A couple I spoke to, who clearly provide an affectionate, supportive and respectful set up for their family, reflected that sponsoring had proved an almost full time job and were grateful to be retired. Money promised to hosts to help cover costs does not appear easily, individual interim payments for guests are delayed and applications for Universal Credit need constant chasing. The Faversham community has offered a heartening contrast to Government failings. Hosts commended the wonderful support of individuals and companies, who have rallied to provide goods, materials and service, free and often at very short notice.

A national picture seems to indicate better support from local Government and, over the past weeks, this is becoming more purposeful. KCC and SBC both provide advisors to support guests and their host families. But, again, it is the community that seems to provide more tangible support. The Abbey Physic Garden accommodates weekly meetings of Ukrainian families, translator available; Faversham Pools have donated free vouchers, pubs have provided free entertainment; free access to bicycles and computers is now available; gym classes for children are possible in the future and barbeques and picnics are planned

for the summer months. Anyone involved in providing the myriad of support for Ukrainian families here in Faversham is working very hard indeed.

The significant efforts involved in providing safe shelter are really just the beginning

Hosts I spoke to feel deeply concerned for the emotional wellbeing of their guests. Escaping

into an unknown, they have put all faith in the mercy of strangers. They have lasting sadness: if they haven't lost husbands and fathers to the fighting, they feel the guilt of having left them behind. Limited government support strategies do nothing to consider this. Hosts can’t always accommodate an extended family, members of whom can often be placed in distant towns. This adds another layer of misery, one which could surely be avoided. Why not facilitate group sponsorship for a number of refugees who could arrive together and settle in the same area? Children could attend the same school, appropriate teachers providing support; adequate medical and dental services could be more easily available. It would allow, at least, some reassuring reminder of a community they were forced to leave behind.
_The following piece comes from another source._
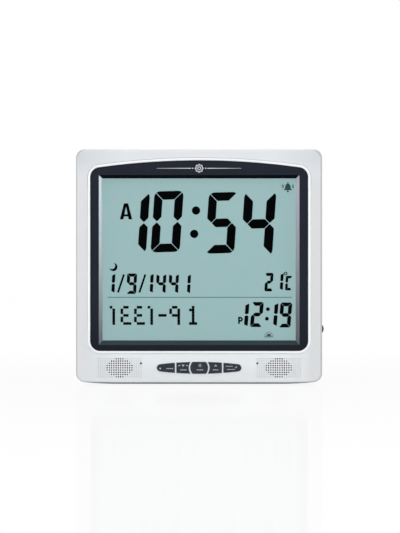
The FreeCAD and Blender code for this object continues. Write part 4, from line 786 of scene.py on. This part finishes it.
# One stroke of a seven-stroke digit, cut from the digit's outer block by straight lines.
# An end meets a lit neighbour at 45 degrees, and is blunter where that neighbour is unlit.
def barsOf(letter, lit, row, width):
    height, bar, gap, blunt = row["height"], row["bar"], row["gap"], row["blunt"]
    block = roundedBlock(width, height, row["corner"])
    middle = height / 2
    a, d = (1.0 if other in lit else blunt for other in "ad")
    b, c, e, f = (1.0 if other in lit else row["flatBlunt"] for other in "bcef")
    high, low = ((1 - slope) * row["trim"] * bar / 2 + gap for slope in (a, d))
    cuts = {
        "a": [(0, 1, height - bar), (1, f, f * height + gap), (-1, b, b * height - width + gap)],
        "d": [(0, -1, -bar), (1, -e, gap), (-1, -c, gap - width)],
        "f": [(-1, 0, -bar), (-a, -1, high - height)],
        "e": [(-1, 0, -bar), (-d, 1, low)],
        "b": [(1, 0, width - bar), (a, -1, a * width - height + high)],
        "c": [(1, 0, width - bar), (d, 1, d * width + low)],
        "g": [(0, 1, middle - bar / 2), (0, -1, -middle - bar / 2)],
    }[letter]
    if letter in "bcef":
        axis = bar / 2 if letter in "ef" else width - bar / 2
        up = 1 if letter in "bf" else -1
        apart = gap if "g" in lit else gap + row["split"]
        for lean in (-1, 1) if "g" in lit else (-blunt, blunt):
            cuts.append((lean, up, up * middle + apart + lean * axis))
    if letter == "g":
        for up in (-1, 1):
            cuts.append((1, up, bar / 2 + gap + up * middle))
            cuts.append((-1, up, -(width - bar / 2) + gap + up * middle))
    for a, b, c in cuts:
        block = clipped(block, a, b, c)
    return block


# The strokes of a row of digits, leaned and tilted about each digit's middle, and its dots.
def rowShapes(row):
    shapes = []
    for character, left, middle, width in row["digits"]:
        lit = segmentLetters[character]
        for letter in lit:
            leaning = []
            for u, v in eased(barsOf(letter, lit, row, width), row["ease"]):
                across, rise = u - width / 2, v - row["height"] / 2
                leaning.append((left + u + row["slant"] * rise, middle + rise + row["tilt"] * across))
            shapes.append(leaning)
    return shapes + [circleShape(x, z, row["dotRadius"]) for x, z in row.get("dots", ())]


def inked(name, shapes, ink="segmentInk"):
    face = displayLook["face"]
    piece = plate(name, shapes, face - displayLook["inkProud"], face + displayLook["inkSunk"])
    return finished(piece, caseBody, "display_film", ink)


marks = {
    "slashes": [((-74.9, 109.0), (-80.9, 91.0)), ((-53.6, 109.0), (-59.6, 91.0))], "slashWidth": 1.95,
    "moon": (-85.5, 116.4, 4.1, 3.35, 2.0, 140),  # middle, radius, radius and shift of the bite, heading
    "ring": (86.2, 109.9, 1.75, 0.85, 20),  # middle, outer and inner radius, sides
    "rule": (0.6, 86.2, 183.6, 0.9),  # middle, width, height
}
morning = {
    "left": -79.0, "right": -66.7, "low": 163.9, "high": 179.8, "leg": 3.5, "crown": 4.1, "crownTall": 3.4,
    "bar": 2.1, "barLow": 2.9, "barOver": 0.9,
}
afternoon = {"left": 38.85, "right": 43.75, "low": 59.75, "high": 66.75, "stroke": 1.7, "bowlLow": 0.42}


# The capital that marks the morning hours: two legs under one crown, and a bar between them.
def morningShapes():
    look = morning
    low, high, leg = look["low"], look["high"], look["leg"]
    middle, half = (look["left"] + look["right"]) / 2, (look["right"] - look["left"]) / 2
    crown = [(middle, high), (middle, high - look["crownTall"])]
    shapes = []
    for side in (-1, 1):
        foot, inner = middle + side * half, middle + side * (half - leg)
        corners = [(inner, low), (foot, low), (middle + side * look["crown"] / 2, high), *crown]
        shapes.append(corners if side > 0 else corners[::-1])
    level = low + look["barLow"] + look["bar"] / 2
    shapes.append(barShape(middle, level, 2 * (half - leg) + look["barOver"], look["bar"]))
    return shapes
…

Several hosts I talked to mentioned relatively recent moves to Faversham. I imagine how welcome they must have been made to feel, enough to extend their own to Ukrainian

refugees. Some very recent newcomers, weeks after moving to Faversham and knowing no one, are welcoming their own Ukrainian guests! Perhaps understanding the chaos of domestic impermanence makes people more inclined to offer sanctuary? An obstinately immobile, deliberately blind and self- serving government could learn a thing or two.